Scenario: if trading volume scales with institutional interest — for example, on‑chain auditors or smaller OTC desks preferring transparent settlement — then fee returns to the ecosystem could grow, potentially lowering effective trading costs for makers and takers. Alternatively, if volumes remain retail‑driven and episodic, the liquidity profile will remain fragmented and risk events more frequent.
FAQ
Is an on‑chain CLOB truly faster than traditional DEXs?

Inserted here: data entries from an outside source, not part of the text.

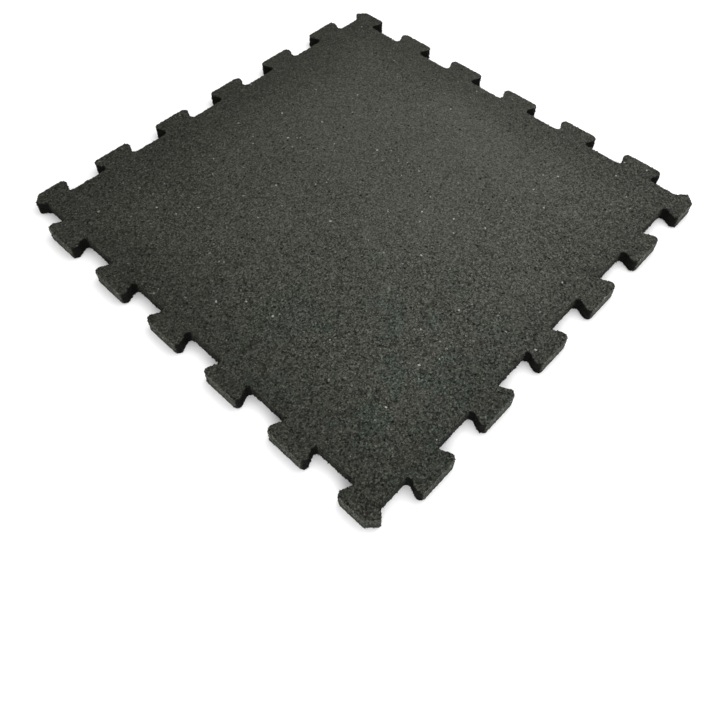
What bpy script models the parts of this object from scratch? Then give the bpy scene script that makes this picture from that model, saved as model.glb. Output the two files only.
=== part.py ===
"""Interlocking gym floor tile: one slab of pressed crumb rubber, cut on all four sides.

Metres, +Z up. The tile lies on z = 0 with its middle on the Z axis and its sides along
X and Y. Each side is the same line of dovetail tabs and notches, turned a quarter turn
from the last, so a tile fits its own copies on all four sides and at the corners.
"""

from math import acos, atan2, cos, radians, sin, tan

import bpy
from mathutils import Matrix, Vector

# Driving dimensions
MODULE = 0.6096          # from one tile's middle to the next tile's middle, 24 inches
THICKNESS = 0.0200
TABS_PER_SIDE = 6
PITCH = 0.1026           # from one tab to the next
TAB_DEPTH = 0.0250       # from a notch's floor to a tab's end
DOVETAIL = 0.0062        # how far a flank leans out between mid depth and the tab's end
TIP_RADIUS = 0.0064
ROOT_RADIUS = 0.0052
CORNER_RADIUS = 0.0030
ARC_STEP = radians(14)

# Distances that follow from them
HALF_MODULE = MODULE / 2
TIP_LINE = HALF_MODULE + TAB_DEPTH / 2
ROOT_LINE = HALF_MODULE - TAB_DEPTH / 2
FIRST_MIDDLE = -TABS_PER_SIDE / 2 * PITCH + PITCH / 4

RUBBER_COLOUR = (0.040, 0.041, 0.033, 1.0)
RUBBER_ROUGHNESS = 0.92


def clear_scene():
    for item in list(bpy.data.objects):
        bpy.data.objects.remove(item, do_unlink=True)


def side_corners():
    """Corners and radii of the far side (+Y), going clockwise from its left end."""
    corners = [
        ((-ROOT_LINE, ROOT_LINE), ROOT_RADIUS),
        ((-HALF_MODULE, HALF_MODULE), CORNER_RADIUS),
        ((-ROOT_LINE, TIP_LINE), CORNER_RADIUS),
    ]
    for tab in range(TABS_PER_SIDE):
        middle = FIRST_MIDDLE + tab * PITCH
        leading = middle - PITCH / 4
        trailing = middle + PITCH / 4
        if tab > 0:
            corners.append(((leading + DOVETAIL, ROOT_LINE), ROOT_RADIUS))
            corners.append(((leading - DOVETAIL, TIP_LINE), TIP_RADIUS))
        corners.append(((trailing + DOVETAIL, TIP_LINE), TIP_RADIUS))
        corners.append(((trailing - DOVETAIL, ROOT_LINE), ROOT_RADIUS))
    return corners


def all_corners():
    """The whole outline: the same side at each quarter turn, clockwise."""
    corners = []
    for quarter in range(4):
        turn = Matrix.Rotation(radians(-90 * quarter), 2)
        for place, radius in side_corners():
            corners.append((turn @ Vector(place), radius))
    return corners


def rounded(before, corner, after, radius):
    """The arc of this radius that replaces a corner, as points along it."""
    to_before = (before - corner).normalized()
    to_after = (after - corner).normalized()
    opening = acos(to_before.dot(to_after))
    reach = radius / tan(opening / 2)
    centre = corner + (to_before + to_after).normalized() * radius / sin(opening / 2)
    start = corner + to_before * reach - centre
    end = corner + to_after * reach - centre
    sweep = atan2(start.x * end.y - start.y * end.x, start.dot(end))
    steps = max(2, round(abs(sweep) / ARC_STEP))
    points = []
    for step in range(steps + 1):
        angle = sweep * step / steps
        across = Vector((-start.y, start.x))
        points.append(centre + start * cos(angle) + across * sin(angle))
    return points


def outline():
    corners = all_corners()
    points = []
    for index, (corner, radius) in enumerate(corners):
        before = corners[index - 1][0]
        after = corners[(index + 1) % len(corners)][0]
        points.extend(rounded(before, corner, after, radius))
    return points


def rubber_material():
    material = bpy.data.materials.new("crumb_rubber")
    material.use_nodes = True
    shader = material.node_tree.nodes["Principled BSDF"]
    shader.inputs["Base Color"].default_value = RUBBER_COLOUR
    shader.inputs["Roughness"].default_value = RUBBER_ROUGHNESS
    shader.inputs["Metallic"].default_value = 0.0
    return material


def make_tile(collection):
    points = outline()
    curve = bpy.data.curves.new("rubber_tile", "CURVE")
    curve.dimensions = "2D"
    curve.fill_mode = "BOTH"
    curve.extrude = THICKNESS / 2
    spline = curve.splines.new("POLY")
    spline.points.add(len(points) - 1)
    for slot, point in zip(spline.points, points):
        slot.co = (point.x, point.y, 0.0, 1.0)
    spline.use_cyclic_u = True
    curve.materials.append(rubber_material())
    tile = bpy.data.objects.new("rubber_tile", curve)
    tile.location = (0.0, 0.0, THICKNESS / 2)
    collection.objects.link(tile)


def main():
    clear_scene()
    collection = bpy.data.collections.new("interlocking_floor_tile")
    bpy.context.scene.collection.children.link(collection)
    make_tile(collection)


main()
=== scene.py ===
"""Looks of an interlocking gym floor tile of pressed crumb rubber, laid out as an add-on.

Metres, +Z up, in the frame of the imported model: the tile lies on z = 0, its middle on the
Z axis. One slab replaces the plain solid: its cut line comes from that solid, its faces get
the relief of pressed crumbs, and loose-edged crumbs are scattered over them.
"""

from math import ceil, cos, radians, sin

import bmesh
import bpy
import numpy as np
from bpy.props import FloatProperty, FloatVectorProperty, IntProperty, PointerProperty
from mathutils import Euler, Matrix, Vector
from mathutils.geometry import delaunay_2d_cdt


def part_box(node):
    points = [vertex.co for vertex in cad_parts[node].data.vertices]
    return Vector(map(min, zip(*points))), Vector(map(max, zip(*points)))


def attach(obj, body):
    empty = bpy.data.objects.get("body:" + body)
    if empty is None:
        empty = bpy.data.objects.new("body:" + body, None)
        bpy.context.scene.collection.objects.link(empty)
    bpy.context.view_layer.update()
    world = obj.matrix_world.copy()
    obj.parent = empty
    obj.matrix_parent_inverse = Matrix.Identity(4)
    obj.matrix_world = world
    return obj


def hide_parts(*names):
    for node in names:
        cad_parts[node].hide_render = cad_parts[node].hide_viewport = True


bl_info = {
    "name": "Interlocking floor tile",
    "version": (1, 0, 0),
    "blender": (4, 5, 0),
    "location": "3D View > Sidebar > Floor Tile",
    "description": "Presses, cuts and finishes one interlocking crumb rubber floor tile",
    "category": "Object",
}

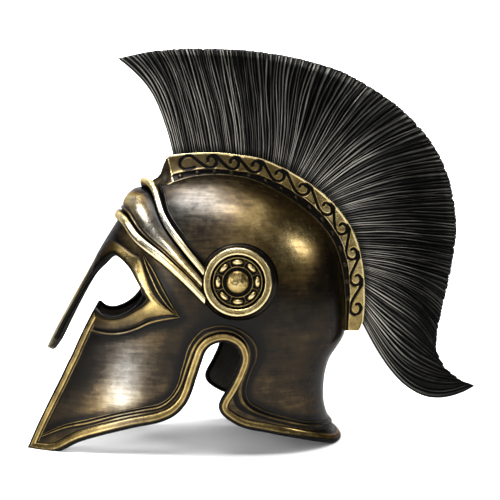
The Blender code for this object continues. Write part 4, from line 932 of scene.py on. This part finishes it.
def build_roundels(ground, finish):
    """Stepped drum, ring and rosette with petals, wires and boss."""
    centre, out = ground.seat(skin(*find_skin(*ROUNDEL_CENTRE)))
    up = np.array([0.0, 0.0, 1.0])
    up = unit(up - out * (up @ out))
    angles = 2.0 * math.pi * np.arange(ROUNDEL_TURNS) / ROUNDEL_TURNS
    spokes = np.cross(up, out) * np.cos(angles)[:, None] + up * np.sin(angles)[:, None]

    def ring(r, height):
        """Points round the roundel at radii and heights in millimetres."""
        r, height = r + 0.0 * angles, height + 0.0 * angles
        return centre + spokes * (r * MM)[..., None] + out * (height * MM)[..., None]

    def turned(name, rings, wear):
        """A piece of both roundels, from rings of points."""
        points = np.array(rings).reshape(-1, 3)
        faces = orient(points, grid_faces(len(rings), ROUNDEL_TURNS, closed=True), out)
        return both_sides(name, points, faces, wear, finish)

    def profile_wear(profile):
        """Wear of a turned profile, round the roundel."""
        return np.repeat([bright for _, _, bright in profile], ROUNDEL_TURNS)

    top = ROUNDEL_LIFT / MM
    rings = []
    for r, height, _ in DRUM_PROFILE:
        radius = r + max(r - 30.0, 0.0) * 0.55 * np.maximum(np.cos(angles), 0.0)
        goal = top + height
        if height < -0.2:
            depth = np.array([(ground.drop(p + out * 0.03, -out) - centre) @ out / MM
                              for p in ring(radius, goal)])
            goal = goal + (depth + 0.4 - goal) * np.interp(r, (31.0, 35.0), (0.0, 1.0))
            if r == DRUM_PROFILE[-1][0]:
                goal = depth - 0.5
        rings.append(ring(radius, goal))
    pieces = {"base": turned("visual_roundel_base", rings, profile_wear(DRUM_PROFILE))}
    low = top + 0.3
    rings = [ring(r, low + height) for r, height, _ in RING_PROFILE]
    pieces["ring"] = turned("visual_roundel_ring", rings, profile_wear(RING_PROFILE))
    r, a = np.meshgrid(np.concatenate([np.linspace(0.05, 23.0, 84), [23.4, 23.6]]), angles, indexing="ij")
    x, y = r * np.cos(a), r * np.sin(a)
    height = 0.9 + 0.0 * r
    bright = 0.04 + 0.0 * r
    for radius, half, rise, rub in ((21.4, 0.85, 1.5, 0.75), (13.4, 0.65, 1.1, 0.70)):
        height += rise * bump(r - radius, half)
        bright += rub * bump(r - radius, half)
    for k in range(PETALS):
        turns = [0.5 * math.pi + math.pi * n / PETALS for n in (2 * k, 2 * k + 1)]
        (u, v), (far, aside) = ((x * c + y * s, y * c - x * s)
                                for c, s in ((math.cos(turn), math.sin(turn)) for turn in turns))
        petal = bump(np.hypot((u - 17.4) / 2.6, v / 5.0), 1.0)
        height += 2.3 * petal ** 0.6
        bright += 0.95 * petal ** 0.4
        fork = 2.3 * np.clip((far - 17.5) / 4.0, 0.0, 1.0)
        wire = bump(np.abs(aside) - fork, 0.55) * (far > 13.4) * (far < 21.4) * (height < 1.6)
        height += 0.8 * wire
        bright += 0.55 * wire
    dome = bump(r, 10.4)
    lumps = ripple(np.stack([x, y, 0.0 * x], axis=-1).reshape(-1, 3) * MM, 420.0, 5).reshape(r.shape)
    height += 4.6 * dome ** 0.55 + 0.22 * lumps * dome ** 0.3
    bright += 0.82 * dome ** 0.3
    height[-1] = -0.2
    bright = np.clip(bright, 0.0, 1.0).ravel()
    pieces["rosette"] = turned("visual_roundel_rosette", ring(r, low + height), bright)
    return pieces


class MiddleLine:
    """The bowl's profile in the mirror plane under the crest holder."""

    def __init__(self):
        ahead = skin(np.zeros(160), np.linspace(row_at(HOLDER_FRONT_UP), 0.0, 160))
        behind = skin(np.full(320, 2.0), np.linspace(0.0, row_at(HOLDER_BACK_UP), 320))
        self.points = np.vstack([ahead, behind[1:]])
        self.along = travel(self.points)

    def at(self, share, reach=0.012):
        """Point and outward normal at a share of the line."""
        place = share * self.along[-1]
        point, before, after = (np.array([np.interp(place + step, self.along, self.points[:, k])
                                          for k in range(3)]) for step in (0.0, -reach, reach))
        way = after - before
        return point, unit(np.array([0.0, -way[2], way[1]]))

    def top(self, share):
        """Point on the holder's top face, in the mirror plane."""
        point, normal = self.at(share)
        return point + normal * read(HOLDER_RISE, share) * HOLDER_HEIGHT, normal


def scroll_distance(s, h):
    """Distance from places on the frieze to the running scroll, in metres."""
    wave = np.array([spline(SCROLL_WAVE, k / 40.0) for k in range(41)])
    hook = np.array([spline(SCROLL_HOOK, k / 16.0) for k in range(17)])
    lines = [hook * SCROLL_PERIOD + np.array([SCROLL_CURLS[0], 0.0])]
    for here, there in zip(SCROLL_CURLS, SCROLL_CURLS[1:]):
        lines.append(wave * np.array([there - here, SCROLL_PERIOD]) + np.array([here, 0.0]))
    best = np.full(s.shape, 1.0)
    for line in lines:
        near = (s > line[:, 0].min() - 0.004) & (s < line[:, 0].max() + 0.004)
        for a, b in zip(line, line[1:]):
            way = b - a
            at = np.clip(((s[near] - a[0]) * way[0] + (h[near] - a[1]) * way[1]) / (way @ way), 0.0, 1.0)
            away = np.hypot(s[near] - a[0] - at * way[0], h[near] - a[1] - at * way[1])
            best[near] = np.minimum(best[near], away)
    return best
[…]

Faster is a matter of design and purpose. Hyperliquid’s custom L1 targets sub‑second finality and high TPS, which addresses the primary performance constraints of many on‑chain order books. In practice that can produce execution quality closer to centralized venues for many strategies. However, the true test is market depth and participant behavior — speed helps only if counterparties and liquidity are available.
Does eliminating MEV mean I no longer worry about front‑running?
Eliminating conventional MEV vectors is a meaningful technical improvement, but it is not the same as removing all front‑running risk. Transparent order books create new visibility: large, public orders can be anticipated by others, and coordinated behaviors (liquidity withdrawal or spoofing) remain possible. Consider MEV mitigation as one improvement among many.
How should US traders think about leverage and margin on Hyperliquid?
Hyperliquid supports up to 50x leverage with cross and isolated margin. From a U.S. trader perspective, higher leverage increases liquidation risk and regulatory scrutiny. Use conservative position sizing, ensure you understand the platform’s liquidation mechanics (atomic liquidations, margin buffers), and track funding rates closely — funding can materially change carry costs on multi‑day positions.
Can I run my own market‑making bot on Hyperliquid?
Yes — the platform provides SDKs, APIs, and real‑time streams that enable programmatic market‑making. If you do, monitor latency closely, implement safety limits, and test in low‑risk environments first. Automated strategies can be profitable but also amplify losses during volatility if they’re not designed to degrade gracefully.